→ **Short exercise**:
Copy out all of the data exactly as it appears.

[Dataset rows]

----

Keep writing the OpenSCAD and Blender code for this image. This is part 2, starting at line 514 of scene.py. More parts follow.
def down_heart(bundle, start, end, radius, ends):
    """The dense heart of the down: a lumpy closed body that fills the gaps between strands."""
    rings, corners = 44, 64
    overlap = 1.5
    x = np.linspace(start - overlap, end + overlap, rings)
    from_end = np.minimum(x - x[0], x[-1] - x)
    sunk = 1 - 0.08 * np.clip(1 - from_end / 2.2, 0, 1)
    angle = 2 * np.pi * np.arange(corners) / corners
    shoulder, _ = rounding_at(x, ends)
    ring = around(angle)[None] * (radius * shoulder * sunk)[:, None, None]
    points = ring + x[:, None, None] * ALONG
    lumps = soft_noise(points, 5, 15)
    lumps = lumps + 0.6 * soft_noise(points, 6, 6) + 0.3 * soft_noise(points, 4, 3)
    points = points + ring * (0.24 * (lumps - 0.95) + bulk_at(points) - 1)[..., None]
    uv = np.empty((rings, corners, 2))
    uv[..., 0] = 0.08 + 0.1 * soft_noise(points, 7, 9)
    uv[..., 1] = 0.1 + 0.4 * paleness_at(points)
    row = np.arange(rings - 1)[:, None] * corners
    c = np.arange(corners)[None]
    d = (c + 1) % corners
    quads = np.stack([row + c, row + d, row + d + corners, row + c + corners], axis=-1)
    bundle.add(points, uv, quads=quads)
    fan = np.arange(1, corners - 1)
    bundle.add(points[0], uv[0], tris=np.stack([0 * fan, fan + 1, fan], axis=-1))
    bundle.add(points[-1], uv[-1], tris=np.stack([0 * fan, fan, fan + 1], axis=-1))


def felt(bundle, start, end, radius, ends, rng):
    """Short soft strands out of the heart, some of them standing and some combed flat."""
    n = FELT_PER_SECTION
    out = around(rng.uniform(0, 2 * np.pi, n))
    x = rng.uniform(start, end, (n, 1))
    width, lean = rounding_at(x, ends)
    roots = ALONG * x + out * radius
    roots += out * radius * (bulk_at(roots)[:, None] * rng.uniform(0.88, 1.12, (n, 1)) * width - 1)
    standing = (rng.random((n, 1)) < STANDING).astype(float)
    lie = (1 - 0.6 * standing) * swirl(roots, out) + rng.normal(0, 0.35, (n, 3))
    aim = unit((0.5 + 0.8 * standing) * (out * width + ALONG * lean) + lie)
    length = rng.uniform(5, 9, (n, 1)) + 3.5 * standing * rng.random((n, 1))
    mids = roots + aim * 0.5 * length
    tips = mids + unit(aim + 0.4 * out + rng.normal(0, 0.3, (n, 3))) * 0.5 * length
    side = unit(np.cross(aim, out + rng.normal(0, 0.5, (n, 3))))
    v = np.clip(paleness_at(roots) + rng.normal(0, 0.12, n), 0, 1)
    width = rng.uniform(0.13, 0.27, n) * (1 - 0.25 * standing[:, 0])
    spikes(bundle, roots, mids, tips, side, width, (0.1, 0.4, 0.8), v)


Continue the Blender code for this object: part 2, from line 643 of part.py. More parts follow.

----

→ **Exercise solution**:
Keep writing the OpenSCAD and Blender code for this image. This is part 2, starting at line 514 of scene.py. More parts follow.
def down_heart(bundle, start, end, radius, ends):
    """The dense heart of the down: a lumpy closed body that fills the gaps between strands."""
    rings, corners = 44, 64
    overlap = 1.5
    x = np.linspace(start - overlap, end + overlap, rings)
    from_end = np.minimum(x - x[0], x[-1] - x)
    sunk = 1 - 0.08 * np.clip(1 - from_end / 2.2, 0, 1)
    angle = 2 * np.pi * np.arange(corners) / corners
    shoulder, _ = rounding_at(x, ends)
    ring = around(angle)[None] * (radius * shoulder * sunk)[:, None, None]
    points = ring + x[:, None, None] * ALONG
    lumps = soft_noise(points, 5, 15)
    lumps = lumps + 0.6 * soft_noise(points, 6, 6) + 0.3 * soft_noise(points, 4, 3)
    points = points + ring * (0.24 * (lumps - 0.95) + bulk_at(points) - 1)[..., None]
    uv = np.empty((rings, corners, 2))
    uv[..., 0] = 0.08 + 0.1 * soft_noise(points, 7, 9)
    uv[..., 1] = 0.1 + 0.4 * paleness_at(points)
    row = np.arange(rings - 1)[:, None] * corners
    c = np.arange(corners)[None]
    d = (c + 1) % corners
    quads = np.stack([row + c, row + d, row + d + corners, row + c + corners], axis=-1)
    bundle.add(points, uv, quads=quads)
    fan = np.arange(1, corners - 1)
    bundle.add(points[0], uv[0], tris=np.stack([0 * fan, fan + 1, fan], axis=-1))
    bundle.add(points[-1], uv[-1], tris=np.stack([0 * fan, fan, fan + 1], axis=-1))


def felt(bundle, start, end, radius, ends, rng):
    """Short soft strands out of the heart, some of them standing and some combed flat."""
    n = FELT_PER_SECTION
    out = around(rng.uniform(0, 2 * np.pi, n))
    x = rng.uniform(start, end, (n, 1))
    width, lean = rounding_at(x, ends)
    roots = ALONG * x + out * radius
    roots += out * radius * (bulk_at(roots)[:, None] * rng.uniform(0.88, 1.12, (n, 1)) * width - 1)
    standing = (rng.random((n, 1)) < STANDING).astype(float)
    lie = (1 - 0.6 * standing) * swirl(roots, out) + rng.normal(0, 0.35, (n, 3))
    aim = unit((0.5 + 0.8 * standing) * (out * width + ALONG * lean) + lie)
    length = rng.uniform(5, 9, (n, 1)) + 3.5 * standing * rng.random((n, 1))
    mids = roots + aim * 0.5 * length
    tips = mids + unit(aim + 0.4 * out + rng.normal(0, 0.3, (n, 3))) * 0.5 * length
    side = unit(np.cross(aim, out + rng.normal(0, 0.5, (n, 3))))
    v = np.clip(paleness_at(roots) + rng.normal(0, 0.12, n), 0, 1)
    width = rng.uniform(0.13, 0.27, n) * (1 - 0.25 * standing[:, 0])
    spikes(bundle, roots, mids, tips, side, width, (0.1, 0.4, 0.8), v)


Continue the Blender code for this object: part 2, from line 643 of part.py. More parts follow.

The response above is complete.